-- Start --
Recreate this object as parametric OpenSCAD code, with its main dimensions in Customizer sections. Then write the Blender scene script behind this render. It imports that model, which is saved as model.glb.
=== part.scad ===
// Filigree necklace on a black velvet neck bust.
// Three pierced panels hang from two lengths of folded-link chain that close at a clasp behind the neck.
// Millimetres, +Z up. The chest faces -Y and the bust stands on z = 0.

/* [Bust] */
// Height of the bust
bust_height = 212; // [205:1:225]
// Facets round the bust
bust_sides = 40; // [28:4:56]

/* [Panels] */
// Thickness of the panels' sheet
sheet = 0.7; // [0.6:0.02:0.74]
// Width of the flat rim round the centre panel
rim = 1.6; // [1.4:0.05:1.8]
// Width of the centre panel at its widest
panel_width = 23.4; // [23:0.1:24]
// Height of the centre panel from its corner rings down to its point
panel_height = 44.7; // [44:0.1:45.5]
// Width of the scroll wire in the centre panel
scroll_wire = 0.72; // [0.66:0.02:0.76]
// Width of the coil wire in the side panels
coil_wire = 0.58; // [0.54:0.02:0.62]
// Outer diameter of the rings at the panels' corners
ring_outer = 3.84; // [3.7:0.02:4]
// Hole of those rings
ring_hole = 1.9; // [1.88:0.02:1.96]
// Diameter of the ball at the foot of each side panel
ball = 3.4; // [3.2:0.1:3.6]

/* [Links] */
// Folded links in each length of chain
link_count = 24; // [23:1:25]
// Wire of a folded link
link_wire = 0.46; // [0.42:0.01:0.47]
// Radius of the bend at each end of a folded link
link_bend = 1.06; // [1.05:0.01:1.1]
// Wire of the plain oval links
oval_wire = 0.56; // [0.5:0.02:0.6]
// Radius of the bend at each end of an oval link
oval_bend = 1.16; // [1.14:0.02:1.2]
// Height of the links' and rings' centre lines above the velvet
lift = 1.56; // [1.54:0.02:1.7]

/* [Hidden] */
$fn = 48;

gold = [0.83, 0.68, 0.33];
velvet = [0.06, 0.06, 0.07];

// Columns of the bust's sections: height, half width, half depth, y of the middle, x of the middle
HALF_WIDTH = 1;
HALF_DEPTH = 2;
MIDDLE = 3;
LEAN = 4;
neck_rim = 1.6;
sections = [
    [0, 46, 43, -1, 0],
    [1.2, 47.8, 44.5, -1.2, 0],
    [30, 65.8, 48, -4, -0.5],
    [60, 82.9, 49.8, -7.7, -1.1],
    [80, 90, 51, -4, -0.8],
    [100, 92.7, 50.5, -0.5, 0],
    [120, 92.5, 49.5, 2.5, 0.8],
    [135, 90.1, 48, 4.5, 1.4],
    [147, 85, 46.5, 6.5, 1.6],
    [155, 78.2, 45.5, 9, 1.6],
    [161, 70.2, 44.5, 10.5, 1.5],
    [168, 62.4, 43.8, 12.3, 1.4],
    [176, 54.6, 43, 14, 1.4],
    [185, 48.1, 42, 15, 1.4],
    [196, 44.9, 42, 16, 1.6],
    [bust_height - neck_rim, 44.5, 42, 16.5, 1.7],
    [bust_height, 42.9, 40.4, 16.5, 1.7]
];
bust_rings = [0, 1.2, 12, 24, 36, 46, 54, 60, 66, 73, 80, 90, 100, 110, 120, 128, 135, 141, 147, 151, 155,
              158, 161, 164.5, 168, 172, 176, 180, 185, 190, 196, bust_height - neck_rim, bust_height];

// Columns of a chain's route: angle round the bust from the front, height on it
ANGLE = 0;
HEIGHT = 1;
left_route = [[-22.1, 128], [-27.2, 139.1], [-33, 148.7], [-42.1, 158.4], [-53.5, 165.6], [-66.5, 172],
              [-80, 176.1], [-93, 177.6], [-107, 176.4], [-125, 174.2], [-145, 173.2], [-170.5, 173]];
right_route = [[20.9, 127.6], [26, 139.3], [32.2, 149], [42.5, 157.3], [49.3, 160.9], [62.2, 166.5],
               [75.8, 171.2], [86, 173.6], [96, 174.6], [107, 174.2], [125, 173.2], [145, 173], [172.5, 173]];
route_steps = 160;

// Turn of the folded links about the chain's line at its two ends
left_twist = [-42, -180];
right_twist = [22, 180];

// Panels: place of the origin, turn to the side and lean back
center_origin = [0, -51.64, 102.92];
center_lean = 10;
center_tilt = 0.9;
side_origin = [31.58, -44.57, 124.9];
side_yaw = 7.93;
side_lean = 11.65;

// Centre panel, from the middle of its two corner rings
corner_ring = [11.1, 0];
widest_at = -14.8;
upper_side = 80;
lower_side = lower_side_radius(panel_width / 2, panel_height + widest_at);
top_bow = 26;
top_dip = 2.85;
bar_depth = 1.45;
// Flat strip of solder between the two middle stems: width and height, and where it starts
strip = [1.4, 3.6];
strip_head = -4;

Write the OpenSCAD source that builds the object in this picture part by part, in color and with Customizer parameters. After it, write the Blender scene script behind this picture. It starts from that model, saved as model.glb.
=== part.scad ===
-- End --
To be done: Output all of the material exactly as written.

Reply to the task:
Recreate this object as parametric OpenSCAD code, with its main dimensions in Customizer sections. Then write the Blender scene script behind this render. It imports that model, which is saved as model.glb.
=== part.scad ===
// Filigree necklace on a black velvet neck bust.
// Three pierced panels hang from two lengths of folded-link chain that close at a clasp behind the neck.
// Millimetres, +Z up. The chest faces -Y and the bust stands on z = 0.

/* [Bust] */
// Height of the bust
bust_height = 212; // [205:1:225]
// Facets round the bust
bust_sides = 40; // [28:4:56]

/* [Panels] */
// Thickness of the panels' sheet
sheet = 0.7; // [0.6:0.02:0.74]
// Width of the flat rim round the centre panel
rim = 1.6; // [1.4:0.05:1.8]
// Width of the centre panel at its widest
panel_width = 23.4; // [23:0.1:24]
// Height of the centre panel from its corner rings down to its point
panel_height = 44.7; // [44:0.1:45.5]
// Width of the scroll wire in the centre panel
scroll_wire = 0.72; // [0.66:0.02:0.76]
// Width of the coil wire in the side panels
coil_wire = 0.58; // [0.54:0.02:0.62]
// Outer diameter of the rings at the panels' corners
ring_outer = 3.84; // [3.7:0.02:4]
// Hole of those rings
ring_hole = 1.9; // [1.88:0.02:1.96]
// Diameter of the ball at the foot of each side panel
ball = 3.4; // [3.2:0.1:3.6]

/* [Links] */
// Folded links in each length of chain
link_count = 24; // [23:1:25]
// Wire of a folded link
link_wire = 0.46; // [0.42:0.01:0.47]
// Radius of the bend at each end of a folded link
link_bend = 1.06; // [1.05:0.01:1.1]
// Wire of the plain oval links
oval_wire = 0.56; // [0.5:0.02:0.6]
// Radius of the bend at each end of an oval link
oval_bend = 1.16; // [1.14:0.02:1.2]
// Height of the links' and rings' centre lines above the velvet
lift = 1.56; // [1.54:0.02:1.7]

/* [Hidden] */
$fn = 48;

gold = [0.83, 0.68, 0.33];
velvet = [0.06, 0.06, 0.07];

// Columns of the bust's sections: height, half width, half depth, y of the middle, x of the middle
HALF_WIDTH = 1;
HALF_DEPTH = 2;
MIDDLE = 3;
LEAN = 4;
neck_rim = 1.6;
sections = [
    [0, 46, 43, -1, 0],
    [1.2, 47.8, 44.5, -1.2, 0],
    [30, 65.8, 48, -4, -0.5],
    [60, 82.9, 49.8, -7.7, -1.1],
    [80, 90, 51, -4, -0.8],
    [100, 92.7, 50.5, -0.5, 0],
    [120, 92.5, 49.5, 2.5, 0.8],
    [135, 90.1, 48, 4.5, 1.4],
    [147, 85, 46.5, 6.5, 1.6],
    [155, 78.2, 45.5, 9, 1.6],
    [161, 70.2, 44.5, 10.5, 1.5],
    [168, 62.4, 43.8, 12.3, 1.4],
    [176, 54.6, 43, 14, 1.4],
    [185, 48.1, 42, 15, 1.4],
    [196, 44.9, 42, 16, 1.6],
    [bust_height - neck_rim, 44.5, 42, 16.5, 1.7],
    [bust_height, 42.9, 40.4, 16.5, 1.7]
];
bust_rings = [0, 1.2, 12, 24, 36, 46, 54, 60, 66, 73, 80, 90, 100, 110, 120, 128, 135, 141, 147, 151, 155,
              158, 161, 164.5, 168, 172, 176, 180, 185, 190, 196, bust_height - neck_rim, bust_height];

// Columns of a chain's route: angle round the bust from the front, height on it
ANGLE = 0;
HEIGHT = 1;
left_route = [[-22.1, 128], [-27.2, 139.1], [-33, 148.7], [-42.1, 158.4], [-53.5, 165.6], [-66.5, 172],
              [-80, 176.1], [-93, 177.6], [-107, 176.4], [-125, 174.2], [-145, 173.2], [-170.5, 173]];
right_route = [[20.9, 127.6], [26, 139.3], [32.2, 149], [42.5, 157.3], [49.3, 160.9], [62.2, 166.5],
               [75.8, 171.2], [86, 173.6], [96, 174.6], [107, 174.2], [125, 173.2], [145, 173], [172.5, 173]];
route_steps = 160;

// Turn of the folded links about the chain's line at its two ends
left_twist = [-42, -180];
right_twist = [22, 180];

// Panels: place of the origin, turn to the side and lean back
center_origin = [0, -51.64, 102.92];
center_lean = 10;
center_tilt = 0.9;
side_origin = [31.58, -44.57, 124.9];
side_yaw = 7.93;
side_lean = 11.65;

// Centre panel, from the middle of its two corner rings
corner_ring = [11.1, 0];
widest_at = -14.8;
upper_side = 80;
lower_side = lower_side_radius(panel_width / 2, panel_height + widest_at);
top_bow = 26;
top_dip = 2.85;
bar_depth = 1.45;
// Flat strip of solder between the two middle stems: width and height, and where it starts
strip = [1.4, 3.6];
strip_head = -4;

Write the OpenSCAD source that builds the object in this picture part by part, in color and with Customizer parameters. After it, write the Blender scene script behind this picture. It starts from that model, saved as model.glb.
=== part.scad ===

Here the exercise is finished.